[Python-Dev] new unicode hash calculation

Mon, 10 Jul 2000 13:51:05 -0500

> mal wrote:
> 
> > * change hash value calculation to work on the Py_UNICODE data
> >   instead of creating a default encoded cached object (what
> >   now is .utf8str)

[effbot]
> it this what you had in mind?
> 
> static long
> unicode_hash(PyUnicodeObject *self)
> {
>     register int len;
>     register Py_UNICODE *p;
>     register long x;
> 
>     if (self->hash != -1)
>         return self->hash;
>     len = PyUnicode_GET_SIZE(self);
>     p = PyUnicode_AS_UNICODE(self);
>     x = *p << 7;
>     while (--len >= 0)
>         x = (1000003*x) ^ *p++;
>     x ^= a->ob_size;
>     if (x == -1)
>         x = -2;
>     self->hash = x;
>     return x;
> }

You mean this (fixed a->ob_size, restored comment):

static long
unicode_hash(PyUnicodeObject *self)
{
    /* Since Unicode objects compare equal to their ASCII string
       counterparts, they should also use the ASCII strings as basis
       for their hash value.
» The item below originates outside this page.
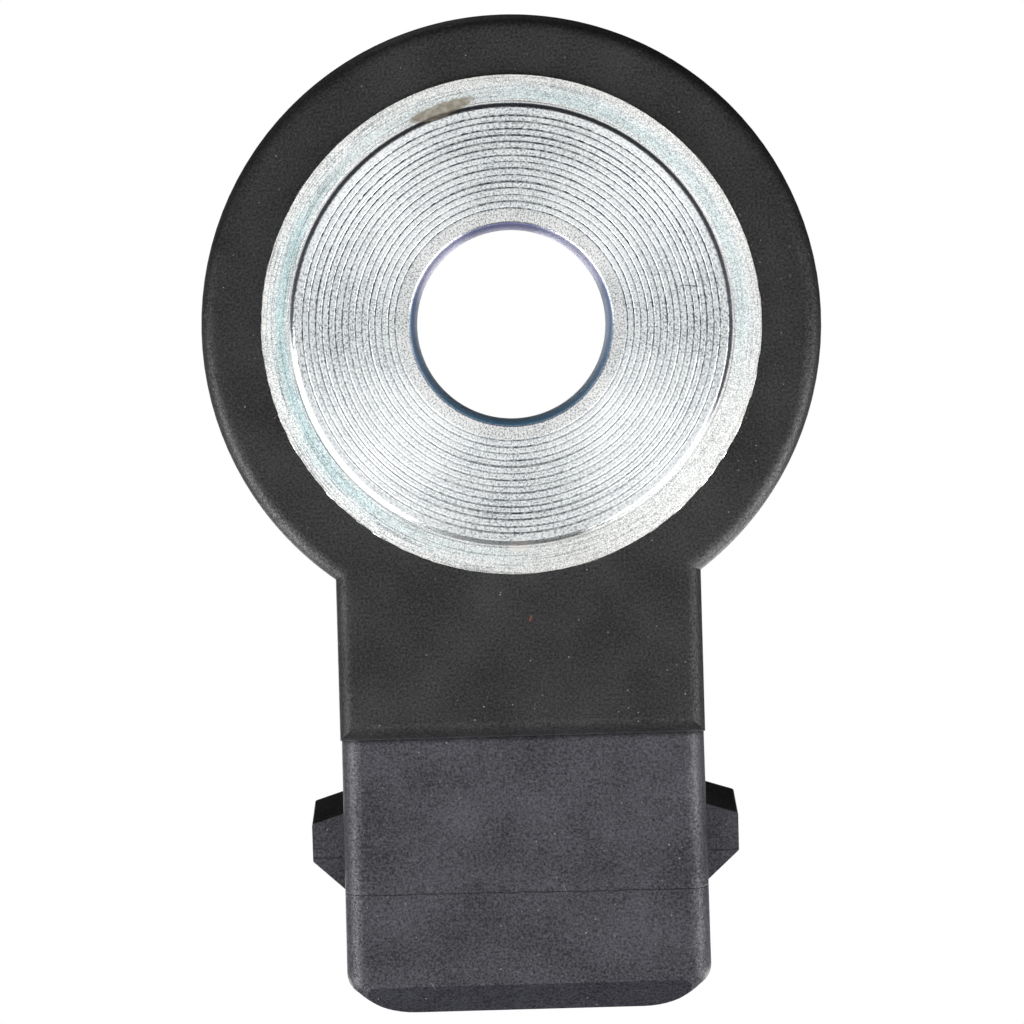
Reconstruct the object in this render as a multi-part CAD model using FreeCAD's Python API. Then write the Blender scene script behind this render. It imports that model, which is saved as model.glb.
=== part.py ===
import FreeCAD
import Part
import math
import os
from FreeCAD import Placement, Rotation, Vector

# Engine knock sensor, flat ring type with a plug shroud. Lengths in mm, angles in degrees.
# Origin: on the bore axis, in the mounting face. +Z runs along the bore, away from the engine.
# The plug shroud points to -Y and rises away from the mounting face.

# Sleeve, turned from steel
BORE_D = 8.4                # clearance bore for an M8 bolt
SLEEVE_LENGTH = 18.0        # length that the bolt clamps
SLEEVE_WALL = 1.8           # out to the body, and to the major diameter of the fine thread
FLANGE_WIDTH = 4.43         # from the body out to the flange's rim
FLANGE_TOP_Z = 2.6
RIM_WIDTH = 1.28            # from the flange's rim in to the turned contact face
CONTACT_STEP = 0.12         # height of the contact face above the flange's rim
BORE_CHAMFER = 0.08
SEAT_CHAMFER = 0.3          # both edges of the end under the bolt head
RIM_CHAMFER = 0.1
FLANGE_GROOVE_Z = 1.2       # groove round the flange that the moulding keys into
FLANGE_GROOVE_DEPTH = 0.5
COLLAR_GROOVE_DEPTH = 0.35  # groove below the seat that seals against the moulding
COLLAR_GROOVE_DROP = 1.15   # from the moulding's upper end to the groove
GROOVE_WIDTH = 0.5

# Stack round the sleeve, from the flange upwards
TUBE_WALL = 0.25            # insulating tube on the sleeve
RING_CLEARANCE = 0.1        # radial play between the tube and the rings
MASS_CLEARANCE = 0.3        # radial play between the tube and the mass
RING_WIDTH = 2.75           # radial width of the ceramic and of the contact discs
WASHER_MARGIN = 0.3         # insulating washers past the contact discs, all round
WASHER_T = 0.3
CONTACT_T = 0.4
PIEZO_T = 2.8
MASS_WIDTH = 3.45
MASS_T = 3.6
TUBE_DROP = 0.3             # tube's end below the mass's upper face
SPRING_WIDTH = 2.6
SPRING_T = 0.6
SPRING_RISE = 0.35          # height of the loaded spring's cone
SPRING_CLEARANCE = 0.4      # radial play between the sleeve and the spring
NUT_WIDTH = 2.7
NUT_T = 2.6
NUT_CHAMFER = 0.4
NUT_SLOT_W = 2.0
NUT_SLOT_DEPTH = 1.0
NUT_SLOTS = 4

# Lugs that join the contact discs to the terminals
LUG_W = 2.4
WELD_L = 1.5                # how far a lug runs along its terminal's tail
EAR_L = 1.8                 # length of the folded ear, along the lug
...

This is needed to assure that strings and
       Unicode objects behave in the same way as dictionary keys. */

    register int len;
    register Py_UNICODE *p;
    register long x;

    if (self->hash != -1)
	    return self->hash;
    len = PyUnicode_GET_SIZE(self);
    p = PyUnicode_AS_UNICODE(self);
    x = *p << 7;
    while (--len >= 0)
	    x = (1000003*x) ^ *p++;
    x ^= PyUnicode_GET_SIZE(self);
    if (x == -1)
	    x = -2;
    self->hash = x;
    return x;
}

--Guido van Rossum (home page: http://dinsdale.python.org/~guido/)